Terrorism important, but not the main threat

Even when bin Laden was still around the idea that the US was and is engaged in this planetary war with al Qaeda in which our very survival as a society is at stake, was totally preposterous. And it is equally preposterous to assert that today almost 100,000 troops are in Afghanistan to protect the US homeland from terrorist attacks mounted by al Qaeda and friends from there. There is no meaningful al Qaeda presence in Afghanistan. They may be in Yemen, or Somalia and now possibly in Nigeria; but not much is left in Afghanistan.

A major counterinsurgency effort was the wrong choice

Given all this, President Obama made the wrong choice in increasing US military presence in Afghanistan in 2010. A smaller, highly specialized force aimed at preventing the possible re-establishment of terror bases in the country would have been appropriate . Now, after the inconclusive and expensive ($ 6 billion a month) counter insurgency that he ordered, Obama is trying to exit as quickly as possible from a country that is hardly better off because of his initiative to send in more troops.

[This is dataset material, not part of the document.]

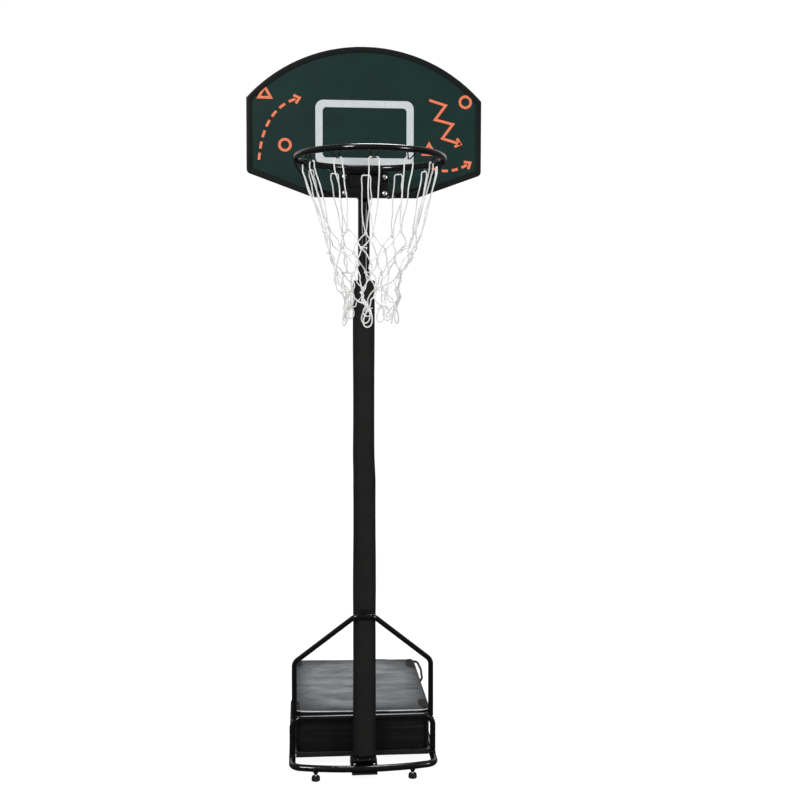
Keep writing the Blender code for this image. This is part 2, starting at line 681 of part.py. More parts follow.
bag_hoop = add("bag_hoop", tube(hoop_path(FRAME_HEIGHT + 0.002), HOOP_TUBE, FRAME_WALL), BLACK_ENAMEL, BASE)
rails = joined([cylinder(FRAME_TUBE + GAP, 0.0, 0.080, "Y", (x, 0.0, FRAME_HEIGHT), 28)
                for x in (-FRAME_HALF, FRAME_HALF)])
boolean(bag_hoop, add("rail_saddle_cutter", rails, BLACK_ENAMEL, BASE))


def stay_path():
    """One tube: up from the hoop's left shoulder, round the front of the pole, and down to the right."""
    half = [(-STAY_HALF, HOOP_Y, STAY_FOOT), (-STAY_HALF, STAY_BEND_Y, STAY_BEND_Z),
            (-STAY_CROSSING, STAY_FRONT, STAY_TOP)]
    return rounded_path(half + [(-x, y, z) for x, y, z in reversed(half)], [0.030] * 4, 5)


stay = add("stay", tube(stay_path(), STAY_TUBE, FRAME_WALL, 12), BLACK_ENAMEL, BASE)
shoulders = rod(hoop_path(0.090), HOOP_TUBE + GAP, 28)
boolean(stay, add("shoulder_saddle_cutter", shoulders, BLACK_ENAMEL, BASE))
stay_hole = cylinder(STAY_BOLT + GAP, STAY_FRONT, 0.0, "Y", (0.0, 0.0, STAY_TOP), 12)
boolean(stay, add("stay_hole_cutter", stay_hole, ZINC, BASE))
head_seat = SLEEVE_PINCH + GAP
bolt_tip = STAY_FRONT + 0.001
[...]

No real connection between Afghan operations and Osama’s killing last year

That said, the attempt to connect the exit from this war to the killing of bin Laden a year ago via a presidential trip to Kabul is just cheap politics, a way to get some cheers from the gallery at home. As I said, the connection is flimsy at best.

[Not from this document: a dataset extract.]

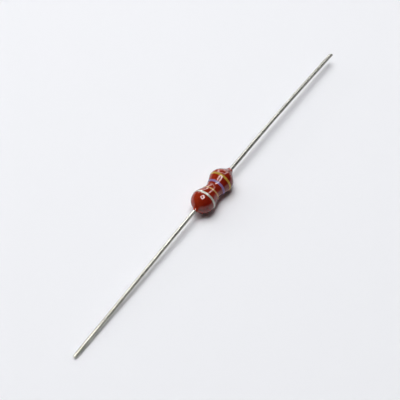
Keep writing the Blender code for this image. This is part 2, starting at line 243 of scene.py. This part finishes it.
def spin_outline(skin, hollow, segments):
    """Turn a closed loop of (x, radius) points round the winding axis."""
    bm = bmesh.new()
    on_skin = bm.verts.layers.float.new("on_skin")
    verts = [bm.verts.new((x, 0, -r)) for x, r in skin + hollow]
    for vert in verts[:len(skin)]:
        vert[on_skin] = 1.0
    edges = [bm.edges.new(pair) for pair in zip(verts, verts[1:] + verts[:1])]
    bmesh.ops.spin(
        bm, geom=verts + edges, cent=(0, 0, 0), axis=(1, 0, 0), angle=2 * math.pi,
        steps=segments, use_merge=True, use_duplicate=False,
    )
    return bm


def sag_and_lift(bm):
    """Make the skin uneven, then lift the ring from the X axis to the winding axis."""
    on_skin = bm.verts.layers.float["on_skin"]
    for vert in bm.verts:
        x, y, z = vert.co
        radius = math.hypot(y, z)
        spot = Vector((x, y / radius * MM, z / radius * MM)) / UNEVEN_LENGTH
        grown = 1 + vert[on_skin] * UNEVEN * noise.noise(spot) / radius
        waist_share = (1 + math.cos(math.pi * min(abs(x) / CREST_AT, 1))) / 2
        slump = vert[on_skin] * WAIST_SLUMP * waist_share
        vert.co = (x, y * grown - slump, z * grown + AXIS_HEIGHT)


right_hollow = [(LIPS[1].x, HOLE_RADIUS)] + [(x * MM, r * MM) for x, r in HOLLOW]
left_hollow = [(-x * MM, r * MM) for x, r in reversed(HOLLOW)] + [(-LIPS[-1].x, HOLE_RADIUS)]
coat_bm = spin_outline(coat_outline, right_hollow + left_hollow, SKIN_SEGMENTS)
sag_and_lift(coat_bm)

# %% [markdown]
# Epoxy coating: a thick resin full of fine red-brown pigment, dipped and cured, so it dries to a
# wet-looking gloss. The base has no gloss of its own, and a clear coat on top gives the one sharp
# reflection. The base colour is painted paler on the +Y side and deeper on the -Y side: painted
# light and shade for the light that falls from the +Y side. A slow noise stands for unevenly
# settled pigment.

# %% Red-brown epoxy
resin, shader = start_material(
    "dipped_red_brown_epoxy", "811F0B", Roughness=0.5, IOR=1.55, Specular_IOR_Level=0.0,
    Coat_Weight=1.0, Coat_Roughness=0.01, Coat_IOR=1.5,
)
place = add_node(resin, "ShaderNodeTexCoord").outputs["Object"]
cloud = add_node(resin, "ShaderNodeTexNoise", {
    "Vector": place, "Scale": 1 / (1.2 * MM), "Detail": 3.0,
})
# Painted light and shade: the colour is paler on the +Y side, where the light comes from, and
# deeper on the -Y side
across = add_node(resin, "ShaderNodeSeparateXYZ", {"Vector": place})
painted_side_shade = add_node(resin, "ShaderNodeMapRange", {
    "Value": across.outputs["Y"], "From Min": -CREST_RADIUS, "From Max": CREST_RADIUS,
})
share = add_node(resin, "ShaderNodeMix", {
    "Factor": 0.25, "A": painted_side_shade.outputs["Result"], "B": cloud.outputs["Fac"],
})
# The ramp turns the painted light and shade, with a little pigment noise, into the base colour
tone_with_painted_light = add_node(resin, "ShaderNodeValToRGB", {"Fac": share.outputs["Result"]})
tone_with_painted_light.color_ramp.elements[0].position = 0.2
tone_with_painted_light.color_ramp.elements[0].color = linear("741205")
tone_with_painted_light.color_ramp.elements[1].position = 0.75
tone_with_painted_light.color_ramp.elements[1].color = linear("9A2F13")
resin.node_tree.links.new(tone_with_painted_light.outputs["Color"], shader.inputs["Base Color"])

finish_piece("coating", coat_bm, resin, "epoxy_coating", sharp=60)

# %% [markdown]
# A coding machine presses each band on with a small wheel, so the paint stands a little proud
# and its edges waver. Each band is a ring that follows the skin, with rounded edges. Slow
# noise round the ring moves both edges along the axis. The silver band carries the most paint,
# and the part rests on it.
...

For sure, getting bin Laden 10 years ago, when the 9/11 memories were very fresh and Osama was at the top of his game, would have been a real coup. But getting a fugitive in command of very little in May 2011 was not such a big deal.

Photo-op in Kabul

And, one year later, a trip to Kabul conceived around this anniversary just to brag about this relatively minor accomplishment that really did not alter the course of the conflict in Afghanistan, just to score political points at home because of the upcoming elections, diminishes the office of the presidency and makes President Obama look like an attention seeking small man who does not have that much to brag about.